Starting with the first line and ending with the line that holds "return route[-1].copy()", repeat the material exactly.
-*-
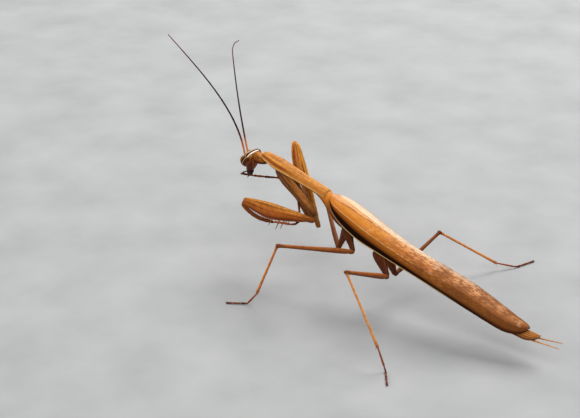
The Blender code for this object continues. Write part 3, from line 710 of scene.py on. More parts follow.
# each joint's share of the palp, and its first and last radius
MAXILLARY_JOINTS = ((0.14, 0.15, 0.15), (0.14, 0.15, 0.16), (0.24, 0.14, 0.16), (0.24, 0.14, 0.15),
                    (0.24, 0.13, 0.09))
LABIAL_JOINTS = ((0.3, 0.12, 0.13), (0.35, 0.12, 0.13), (0.35, 0.12, 0.08))
LIPS = (
    # name, place on the head, radii
    ("upper_lip", (0.0, -0.98, -3.10), (0.56, 0.26, 0.50)),
    ("lower_lip", (0.0, -0.05, -3.95), (0.50, 0.34, 0.62)),
)
JAW_PARTS = (
    # name, place on the left half, radii, lean
    ("jaw", (0.42, -0.52, -3.62), (0.40, 0.42, 0.66), 14.0),
    ("jaw_tooth", (0.20, -0.62, -4.20), (0.20, 0.20, 0.34), 30.0),
    ("maxilla", (0.50, -0.10, -3.60), (0.30, 0.34, 0.62), 8.0),
)


def walk(route, share):
    """The point at a share of a route's length."""
    steps = [(b - a).length for a, b in zip(route, route[1:])]
    rest = share * sum(steps)
    for a, b, step in zip(route, route[1:], steps):
        if rest <= step:
            return a.lerp(b, rest / step)
        rest -= step
    return route[-1].copy()


def tube(name, points, radii, roundness=2):
    """A rod of changing thickness along points on the body, with closed ends."""
    deselect_all()
    bpy.ops.curve.primitive_bezier_curve_add()
    guide = added(name)
    guide.data.splines.clear()
    spline = guide.data.splines.new("POLY")
    spline.points.add(len(points) - 1)
    for knot, point, radius in zip(spline.points, points, radii):
        knot.co = (*point, 1.0)
        knot.radius = radius
    guide.data.bevel_depth = 1.0
    guide.data.bevel_resolution = roundness
    guide.data.use_fill_caps = True
    bpy.ops.object.convert(target="MESH")
    rod = added(name)
    edit_all()
    bpy.ops.mesh.remove_doubles(threshold=0.002)
    bpy.ops.mesh.normals_make_consistent(inside=False)
    bpy.ops.object.mode_set(mode="OBJECT")
    bpy.ops.object.shade_smooth()
    last = len(points) - 1
    places = []
    for vertex in rod.data.vertices:
        nearest = min(range(len(points)), key=lambda k: (points[k] - vertex.co).length_squared)
        places.append((0.0, 0.0, nearest / last))
    mark_round(rod, places)
    return settle(rod)


def jointed(name, route, joints, roundness=2, waist=0.6):
    """A rod of joints, each (share of the length, first radius, last radius), waisted between."""
    route = [Vector(point) for point in route]
    whole = sum(share for share, _, _ in joints)
    profile = ((0.0, waist), (0.08, 0.95), (0.5, 1.0), (0.9, 1.0), (0.99, waist + 0.05))
    points, radii, done = [], [], 0.0
    for share, first, last in joints:
        for part, size in profile:
            points.append(walk(route, (done + share * part) / whole))
            radii.append((first + (last - first) * part) * size)
        done += share
    return tube(name, points, radii, roundness)


mouth_pieces = [ball(name, on_head(*place), radii) for name, place, radii in LIPS]
for side in (1, -1):
    mouth_pieces += [ball(name, on_head(side * x, y, z), radii, lean=side * lean)
                     for name, (x, y, z), radii, lean in JAW_PARTS]
    for name, route, joints in (("maxillary_palp", MAXILLARY_PALP, MAXILLARY_JOINTS),
                                ("labial_palp", LABIAL_PALP, LABIAL_JOINTS)):
        route = [on_head(side * x, y, z) for x, y, z in route]
        mouth_pieces.append(jointed(name, route, joints))
mouth = join("mouth_jaws_and_palps", mouth_pieces)


def mouth_colour(tree):
    height = sums(tree, "ADD", *from_pivot(tree)[2:])
    return ramp(tree, span(tree, height, -5.2, -2.6), (
        (0.0, (0.22, 0.10, 0.04)), (0.3, (0.05, 0.015, 0.006)), (0.55, (0.025, 0.008, 0.004)),
        (0.75, (0.06, 0.013, 0.003)), (1.0, (0.10, 0.026, 0.006)),
    ))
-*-
**COMPLETE RESPONSE**
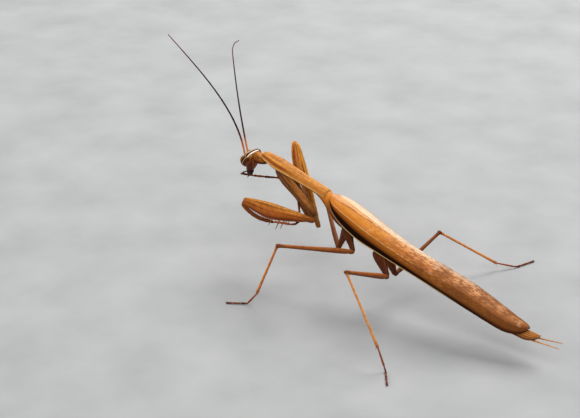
The Blender code for this object continues. Write part 3, from line 710 of scene.py on. More parts follow.
# each joint's share of the palp, and its first and last radius
MAXILLARY_JOINTS = ((0.14, 0.15, 0.15), (0.14, 0.15, 0.16), (0.24, 0.14, 0.16), (0.24, 0.14, 0.15),
                    (0.24, 0.13, 0.09))
LABIAL_JOINTS = ((0.3, 0.12, 0.13), (0.35, 0.12, 0.13), (0.35, 0.12, 0.08))
LIPS = (
    # name, place on the head, radii
    ("upper_lip", (0.0, -0.98, -3.10), (0.56, 0.26, 0.50)),
    ("lower_lip", (0.0, -0.05, -3.95), (0.50, 0.34, 0.62)),
)
JAW_PARTS = (
    # name, place on the left half, radii, lean
    ("jaw", (0.42, -0.52, -3.62), (0.40, 0.42, 0.66), 14.0),
    ("jaw_tooth", (0.20, -0.62, -4.20), (0.20, 0.20, 0.34), 30.0),
    ("maxilla", (0.50, -0.10, -3.60), (0.30, 0.34, 0.62), 8.0),
)


def walk(route, share):
    """The point at a share of a route's length."""
    steps = [(b - a).length for a, b in zip(route, route[1:])]
    rest = share * sum(steps)
    for a, b, step in zip(route, route[1:], steps):
        if rest <= step:
            return a.lerp(b, rest / step)
        rest -= step
    return route[-1].copy()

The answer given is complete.